One Hundred Years of Solitude

I have to be honest. I really didn’t like this book. My first memory of it was from an English professor at Sauk Valley College, circa 1978 gushing over how unbelievably good it was. I resolved to read it someday, and after hearing repeated reverential praises for this masterful moving book, I finally got around to starting it about two years ago. I read perhaps 30 pages and thought, “Jesus, this is a piece of shit. Maybe I’m just not in the right mood.” So two years later, I figure I must not have given it a fair chance and maybe it’s one of those books you have to read all the way through before you really know what it’s about. Well, that much is true, but also, even at the last sentence, I found myself with this uncomfortable “Birdman” emperor’s naked feeling. Maybe you have to be well grounded in the history of Colombia to appreciate the book. Maybe you have to be smarter than I am, which I acknowledge is not that high a bar. But I could not get it.
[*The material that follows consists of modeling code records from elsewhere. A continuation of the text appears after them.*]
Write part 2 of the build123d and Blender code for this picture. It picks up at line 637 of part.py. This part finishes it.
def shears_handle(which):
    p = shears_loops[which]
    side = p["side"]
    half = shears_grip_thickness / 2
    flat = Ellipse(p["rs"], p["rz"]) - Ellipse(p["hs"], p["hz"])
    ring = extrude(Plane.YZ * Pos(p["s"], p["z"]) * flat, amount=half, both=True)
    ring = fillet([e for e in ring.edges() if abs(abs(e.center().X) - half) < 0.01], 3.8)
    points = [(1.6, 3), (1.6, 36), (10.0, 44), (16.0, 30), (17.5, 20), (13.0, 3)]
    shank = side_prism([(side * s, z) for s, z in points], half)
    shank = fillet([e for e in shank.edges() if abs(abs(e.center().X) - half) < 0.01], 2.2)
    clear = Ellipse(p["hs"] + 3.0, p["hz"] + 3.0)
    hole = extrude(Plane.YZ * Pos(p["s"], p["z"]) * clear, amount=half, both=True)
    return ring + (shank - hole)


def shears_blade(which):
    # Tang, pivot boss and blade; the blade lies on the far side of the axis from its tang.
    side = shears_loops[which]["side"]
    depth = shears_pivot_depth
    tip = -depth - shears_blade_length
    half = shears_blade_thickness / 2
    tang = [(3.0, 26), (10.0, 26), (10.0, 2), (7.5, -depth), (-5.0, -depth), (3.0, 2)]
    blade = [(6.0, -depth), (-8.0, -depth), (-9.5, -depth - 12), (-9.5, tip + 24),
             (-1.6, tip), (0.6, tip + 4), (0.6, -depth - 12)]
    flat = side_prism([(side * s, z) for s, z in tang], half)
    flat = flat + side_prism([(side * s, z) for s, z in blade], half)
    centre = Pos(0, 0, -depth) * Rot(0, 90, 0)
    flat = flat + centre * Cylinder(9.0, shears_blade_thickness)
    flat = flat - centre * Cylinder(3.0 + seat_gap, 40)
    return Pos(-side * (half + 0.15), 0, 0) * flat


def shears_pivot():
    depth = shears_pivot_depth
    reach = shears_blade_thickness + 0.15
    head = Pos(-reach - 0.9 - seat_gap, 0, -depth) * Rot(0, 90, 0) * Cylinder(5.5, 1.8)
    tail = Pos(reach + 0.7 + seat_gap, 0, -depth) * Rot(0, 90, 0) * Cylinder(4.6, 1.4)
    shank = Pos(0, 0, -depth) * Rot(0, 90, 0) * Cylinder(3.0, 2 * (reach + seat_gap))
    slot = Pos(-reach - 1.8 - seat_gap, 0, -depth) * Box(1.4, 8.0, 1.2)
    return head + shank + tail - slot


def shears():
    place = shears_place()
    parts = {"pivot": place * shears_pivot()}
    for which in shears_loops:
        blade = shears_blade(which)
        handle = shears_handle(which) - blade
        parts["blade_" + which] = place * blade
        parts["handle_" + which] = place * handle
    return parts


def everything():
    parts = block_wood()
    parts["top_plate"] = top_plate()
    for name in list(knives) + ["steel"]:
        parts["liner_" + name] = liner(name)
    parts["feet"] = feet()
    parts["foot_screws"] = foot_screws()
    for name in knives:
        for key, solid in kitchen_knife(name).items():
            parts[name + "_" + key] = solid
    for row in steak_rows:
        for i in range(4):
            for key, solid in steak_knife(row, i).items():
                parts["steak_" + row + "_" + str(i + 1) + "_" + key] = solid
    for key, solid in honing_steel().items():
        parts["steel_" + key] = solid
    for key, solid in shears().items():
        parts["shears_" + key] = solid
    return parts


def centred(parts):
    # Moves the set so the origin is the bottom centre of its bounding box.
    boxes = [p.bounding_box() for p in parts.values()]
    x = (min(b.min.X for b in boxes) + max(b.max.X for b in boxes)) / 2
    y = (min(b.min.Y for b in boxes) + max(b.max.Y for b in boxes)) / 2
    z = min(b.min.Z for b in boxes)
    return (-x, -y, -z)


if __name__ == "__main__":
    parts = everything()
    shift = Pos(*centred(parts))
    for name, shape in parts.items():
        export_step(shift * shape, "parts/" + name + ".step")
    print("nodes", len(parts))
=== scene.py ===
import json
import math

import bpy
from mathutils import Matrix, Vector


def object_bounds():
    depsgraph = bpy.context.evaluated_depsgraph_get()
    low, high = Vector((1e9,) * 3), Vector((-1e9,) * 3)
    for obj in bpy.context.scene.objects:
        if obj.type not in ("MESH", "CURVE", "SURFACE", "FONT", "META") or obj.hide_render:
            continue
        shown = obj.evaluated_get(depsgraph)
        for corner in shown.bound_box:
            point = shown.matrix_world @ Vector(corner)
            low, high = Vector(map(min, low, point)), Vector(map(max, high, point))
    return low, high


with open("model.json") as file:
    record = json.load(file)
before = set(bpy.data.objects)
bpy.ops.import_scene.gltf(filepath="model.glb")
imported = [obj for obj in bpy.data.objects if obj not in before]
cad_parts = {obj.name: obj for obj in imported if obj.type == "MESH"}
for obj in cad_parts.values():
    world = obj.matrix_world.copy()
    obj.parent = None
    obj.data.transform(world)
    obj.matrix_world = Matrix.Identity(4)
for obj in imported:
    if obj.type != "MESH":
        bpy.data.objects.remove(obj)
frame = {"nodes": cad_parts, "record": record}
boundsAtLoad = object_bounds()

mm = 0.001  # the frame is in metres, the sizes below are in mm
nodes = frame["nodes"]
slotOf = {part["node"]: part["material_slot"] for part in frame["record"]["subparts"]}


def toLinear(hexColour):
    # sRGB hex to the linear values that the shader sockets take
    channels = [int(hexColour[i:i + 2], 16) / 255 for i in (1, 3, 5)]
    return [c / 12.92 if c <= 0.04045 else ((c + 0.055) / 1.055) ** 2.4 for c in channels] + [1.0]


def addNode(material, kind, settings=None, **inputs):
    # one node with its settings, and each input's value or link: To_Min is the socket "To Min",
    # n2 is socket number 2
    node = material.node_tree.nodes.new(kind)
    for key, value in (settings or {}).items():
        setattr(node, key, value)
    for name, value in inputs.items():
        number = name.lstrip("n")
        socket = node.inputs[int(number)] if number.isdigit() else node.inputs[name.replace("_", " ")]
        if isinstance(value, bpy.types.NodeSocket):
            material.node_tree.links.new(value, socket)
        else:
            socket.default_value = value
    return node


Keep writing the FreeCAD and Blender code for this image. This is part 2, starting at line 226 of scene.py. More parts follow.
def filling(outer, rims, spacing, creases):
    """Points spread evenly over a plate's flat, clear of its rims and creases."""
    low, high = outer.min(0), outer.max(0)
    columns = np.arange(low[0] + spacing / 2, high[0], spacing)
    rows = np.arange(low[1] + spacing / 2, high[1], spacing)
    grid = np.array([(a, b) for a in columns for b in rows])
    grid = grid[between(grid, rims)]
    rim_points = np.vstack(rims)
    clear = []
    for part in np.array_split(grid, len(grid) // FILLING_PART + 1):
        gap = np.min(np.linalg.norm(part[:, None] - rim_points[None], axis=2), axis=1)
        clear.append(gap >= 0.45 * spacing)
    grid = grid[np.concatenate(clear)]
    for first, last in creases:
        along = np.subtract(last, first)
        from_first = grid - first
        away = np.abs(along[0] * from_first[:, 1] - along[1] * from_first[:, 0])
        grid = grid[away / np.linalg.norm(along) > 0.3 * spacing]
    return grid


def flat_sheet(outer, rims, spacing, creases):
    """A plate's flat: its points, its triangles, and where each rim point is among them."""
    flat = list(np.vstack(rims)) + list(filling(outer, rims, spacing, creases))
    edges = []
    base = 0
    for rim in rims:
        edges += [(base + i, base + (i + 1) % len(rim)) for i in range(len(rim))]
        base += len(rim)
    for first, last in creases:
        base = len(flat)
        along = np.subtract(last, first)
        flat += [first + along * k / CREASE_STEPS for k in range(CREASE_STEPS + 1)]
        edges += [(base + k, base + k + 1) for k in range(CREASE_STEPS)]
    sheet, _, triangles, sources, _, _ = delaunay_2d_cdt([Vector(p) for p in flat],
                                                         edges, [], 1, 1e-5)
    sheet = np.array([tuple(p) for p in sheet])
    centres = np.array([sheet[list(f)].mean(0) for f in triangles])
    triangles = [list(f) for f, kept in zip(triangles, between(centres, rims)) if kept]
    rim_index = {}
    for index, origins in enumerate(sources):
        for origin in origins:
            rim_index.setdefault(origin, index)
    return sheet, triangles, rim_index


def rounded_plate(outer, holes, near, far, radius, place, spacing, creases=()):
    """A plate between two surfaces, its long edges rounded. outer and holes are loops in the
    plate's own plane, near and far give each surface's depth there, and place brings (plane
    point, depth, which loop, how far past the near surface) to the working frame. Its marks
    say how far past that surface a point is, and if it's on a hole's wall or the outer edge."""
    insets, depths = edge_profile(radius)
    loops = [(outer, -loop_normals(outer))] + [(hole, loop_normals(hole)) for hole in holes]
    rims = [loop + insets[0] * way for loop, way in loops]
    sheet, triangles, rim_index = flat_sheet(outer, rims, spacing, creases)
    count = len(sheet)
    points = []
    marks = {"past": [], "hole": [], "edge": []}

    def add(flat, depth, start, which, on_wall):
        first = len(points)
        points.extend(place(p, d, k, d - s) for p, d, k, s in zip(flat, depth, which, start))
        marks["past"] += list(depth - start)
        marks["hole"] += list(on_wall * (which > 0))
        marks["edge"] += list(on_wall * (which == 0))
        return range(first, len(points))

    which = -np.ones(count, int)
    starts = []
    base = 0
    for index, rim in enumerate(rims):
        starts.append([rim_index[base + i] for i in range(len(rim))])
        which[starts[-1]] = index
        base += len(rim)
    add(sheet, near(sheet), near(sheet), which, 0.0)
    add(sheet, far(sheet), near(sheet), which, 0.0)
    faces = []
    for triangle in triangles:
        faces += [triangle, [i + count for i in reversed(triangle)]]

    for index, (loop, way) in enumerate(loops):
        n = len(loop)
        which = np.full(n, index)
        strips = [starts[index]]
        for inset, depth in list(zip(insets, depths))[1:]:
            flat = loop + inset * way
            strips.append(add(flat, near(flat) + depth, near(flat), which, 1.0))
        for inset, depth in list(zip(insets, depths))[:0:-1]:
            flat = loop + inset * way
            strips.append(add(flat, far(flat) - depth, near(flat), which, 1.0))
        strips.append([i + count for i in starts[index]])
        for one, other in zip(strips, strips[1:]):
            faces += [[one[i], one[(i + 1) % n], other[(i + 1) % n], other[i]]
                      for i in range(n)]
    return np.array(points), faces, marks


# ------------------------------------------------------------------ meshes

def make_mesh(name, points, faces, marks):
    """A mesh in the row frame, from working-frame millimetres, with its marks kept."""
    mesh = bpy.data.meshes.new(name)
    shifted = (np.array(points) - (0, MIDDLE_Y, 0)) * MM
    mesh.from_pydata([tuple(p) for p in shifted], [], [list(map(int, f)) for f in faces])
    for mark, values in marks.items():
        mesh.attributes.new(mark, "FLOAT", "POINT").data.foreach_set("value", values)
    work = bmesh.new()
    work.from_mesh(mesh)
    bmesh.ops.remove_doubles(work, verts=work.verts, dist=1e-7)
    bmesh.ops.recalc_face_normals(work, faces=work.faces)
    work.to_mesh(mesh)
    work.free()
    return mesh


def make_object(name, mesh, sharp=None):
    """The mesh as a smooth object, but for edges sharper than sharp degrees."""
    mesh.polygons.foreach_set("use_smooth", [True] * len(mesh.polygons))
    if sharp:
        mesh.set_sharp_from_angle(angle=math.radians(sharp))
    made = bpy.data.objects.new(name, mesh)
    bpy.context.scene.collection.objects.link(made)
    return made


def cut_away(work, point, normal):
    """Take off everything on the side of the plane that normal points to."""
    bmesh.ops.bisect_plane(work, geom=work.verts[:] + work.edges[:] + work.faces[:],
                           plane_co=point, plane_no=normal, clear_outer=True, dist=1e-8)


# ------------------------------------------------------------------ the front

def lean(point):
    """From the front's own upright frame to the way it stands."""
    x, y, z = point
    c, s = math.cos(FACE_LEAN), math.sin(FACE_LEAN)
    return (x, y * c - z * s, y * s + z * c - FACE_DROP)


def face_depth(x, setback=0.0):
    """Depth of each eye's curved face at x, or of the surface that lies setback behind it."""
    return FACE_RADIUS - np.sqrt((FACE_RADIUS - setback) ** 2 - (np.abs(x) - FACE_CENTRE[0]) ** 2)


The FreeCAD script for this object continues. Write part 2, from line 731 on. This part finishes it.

The book wanders in and out of reality so that you never quite know when it’s a dream sequence, a fantasy or true reality. The characters – many of whom share the same names with other major characters – are either unlikable or uninteresting and keeping them straight is something of a constant chore. The prose was universally bland and dry. I love literature. I had a hard time finding it in this book. It reminded me of a Fellini movie. Which of course means I’ll probably read it again someday to find out what I missed the first time and maybe figure it out. But I don’t look forward to that any time soon.